I have thousands of very small json
files in a directory.
Right now, I am using the following code to load them:
library(dplyr)
library(jsonlite)
library(purrr)
filelistjson <- list.files(DATA_DIRECTORY, full.names = TRUE, recursive = TRUE)
filelistjson %>% map(., ~fromJSON(file(.x)))
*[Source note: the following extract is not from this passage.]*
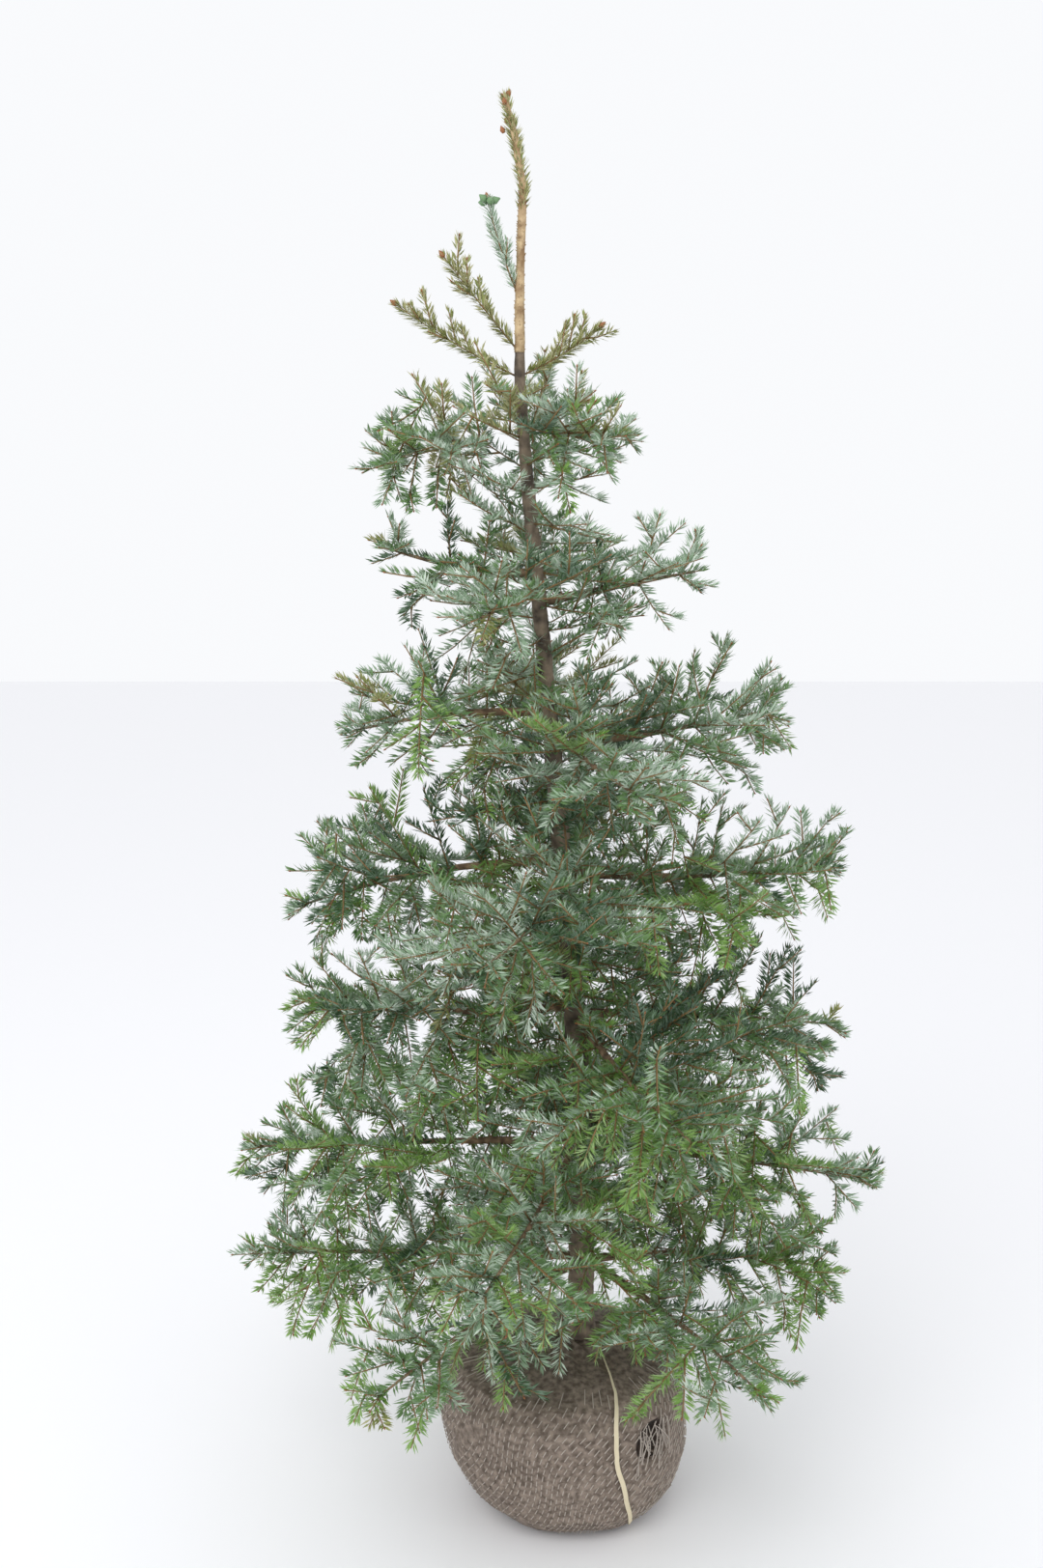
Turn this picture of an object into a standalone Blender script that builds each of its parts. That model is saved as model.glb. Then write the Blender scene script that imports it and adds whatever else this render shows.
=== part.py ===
"""A young Serbian spruce, about 1.86 m tall, standing on its hessian-wrapped root ball.

Metres, +Z up. The origin is on the root ball's flat underside, below the middle of its belly.
+X is to the right and -Y towards a viewer who stands in front of the tree.
"""

import math

import bmesh
import bpy
import numpy as np
from mathutils import Vector, noise

# Overall sizes
TREE_HEIGHT = 1.862
BALL_RADIUS = 0.172
BALL_HEIGHT = 0.240

# Clearances between neighbouring solids
GAP = 0.0004
TRUNK_CLEARANCE = 0.006
BALL_CLEARANCE = 0.008
LIMB_MARGIN = 0.010
SHOOT_CLEARANCE = 0.018

# Facets
TRUNK_SIDES_RESOLUTION = 3
LIMB_SIDES_RESOLUTION = 1
LINE_STEPS = 28
BOUGH_RINGS = 5
MASS_SEGMENTS = 12
MASS_RINGS = 10
BALL_SEGMENTS = 32
SHARP_ANGLE = math.radians(50)

# The trunk's axis: height, place to the right and radius, with the root flare at the foot
TRUNK_BASE = BALL_HEIGHT + GAP
TRUNK_LINE = (
    (TRUNK_BASE, 0.026, 0.0240),
    (0.262, 0.026, 0.0200),
    (0.300, 0.027, 0.0178),
    (0.450, 0.030, 0.0162),
    (0.620, 0.022, 0.0150),
    (0.800, 0.010, 0.0136),
    (0.970, -0.006, 0.0121),
    (1.136, -0.021, 0.0105),
    (1.260, -0.033, 0.0094),
    (1.378, -0.045, 0.0084),
    (1.520, -0.057, 0.0068),
    (1.640, -0.057, 0.0056),
    (1.757, -0.053, 0.0047),
    (1.812, -0.063, 0.0040),
    (TREE_HEIGHT, -0.075, 0.0024),
)

# The crown's outline round the trunk's axis: height, reach to the left and reach to the right
CROWN_OUTLINE = (
    (0.120, 0.270, 0.200),
    (0.200, 0.370, 0.290),
    (0.300, 0.430, 0.320),
    (0.380, 0.470, 0.360),
    (0.490, 0.460, 0.390),
    (0.600, 0.405, 0.375),
    (0.700, 0.360, 0.345),
    (0.800, 0.360, 0.330),
    (0.920, 0.340, 0.350),
    (1.040, 0.300, 0.325),
    (1.150, 0.255, 0.285),
    (1.260, 0.210, 0.235),
    (1.360, 0.185, 0.185),
    (1.460, 0.190, 0.135),
    (1.560, 0.100, 0.090),
)
DEPTH_SHARE = 0.92
OUTLINE_LUMPS = 0.16
OUTLINE_LUMP_LENGTH = 0.11
TIP_RADIUS = 0.018

# Shoots round the bare leader: height on the trunk, azimuth, reach, rise, bow and radius, and
# how the radius runs from the trunk to the tip
LEADER_SHOOTS = (
    (1.583, 190, 0.036, 0.159, -0.010, 0.011),
    (1.560, 186, 0.091, 0.118, -0.006, 0.010),
    (1.530, 181, 0.151, 0.093, -0.012, 0.012),
    (1.530, 356, 0.097, 0.065, -0.010, 0.011),
)
SHOOT_TAPER = (0.35, 0.75, 1.00, 1.00, 0.95, 0.80, 0.45)

# The short sprays on the upper trunk: height, azimuth, reach, rise and bow, and the half width
# and half depth of each
TOP_SPRAYS = (
    (1.490, 183, 0.198, -0.075, 0.000),
    (1.472, 328, 0.150, 0.005, -0.010),
    (1.480, 76, 0.150, -0.005, -0.006),
)
TOP_SPRAY_SIZE = (0.100, 0.082)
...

Unfortunately, this is extremely slow (I also tried with furrr::future_map
) I wonder if there is a better approach here. the individual files are barely 25KB
in size...
The files look look like the following, with a couple nested variables but nothing too complicated
{
"field1": "hello world",
"funny": "yes",
"date": "abc1234",
"field3": "hakuna matata",
"nestedvar":[
"http://www.stackoverflow.com",
"http://www.stackoverflow.com/funny"
],
"othernested":[
{
"one": "two",
"test": "hello"
}
]
}
Thanks!
There are several JSON libraries in R. Here are benchmarks for three of the libraries:
txt <- '{
"field1": "hello world",
"funny": "yes",
"date": "abc1234",
"field3": "hakuna matata",
"nestedvar": [
"http://www.stackoverflow.com",
"http://www.stackoverflow.com/funny"
],
"othernested": [
{
"one" : "two",
"test" : "hello"
}
]
}'
microbenchmark::microbenchmark(
jsonlite={
jsonlite::fromJSON(txt)
},
RJSONIO={
RJSONIO::fromJSON(txt)
},
rjson={
rjson::fromJSON(txt)
}
)
# Unit: microseconds
# expr min lq mean median uq max neval cld
# jsonlite 144.047 153.3455 173.92028 167.021 172.491 456.935 100 c
# RJSONIO 113.049 120.3420 134.94045 128.365 132.742 287.727 100 b
# rjson 10.211 12.4000 17.10741 17.140 18.234 59.807 100 a
As you can see, rjson
seems to be more efficient (though treat the above results with caution). Personally, I like working with RJSONIO
as it is the library that in my experience respects best the formats when reading, modifying and parsing again.
Finally, if you know the (invariant) structure of your files, you can always build a custom JSON reader and maybe be more efficient. But as indicated by @Gregor, maybe you ought to make sure the latency is truly due to the reader.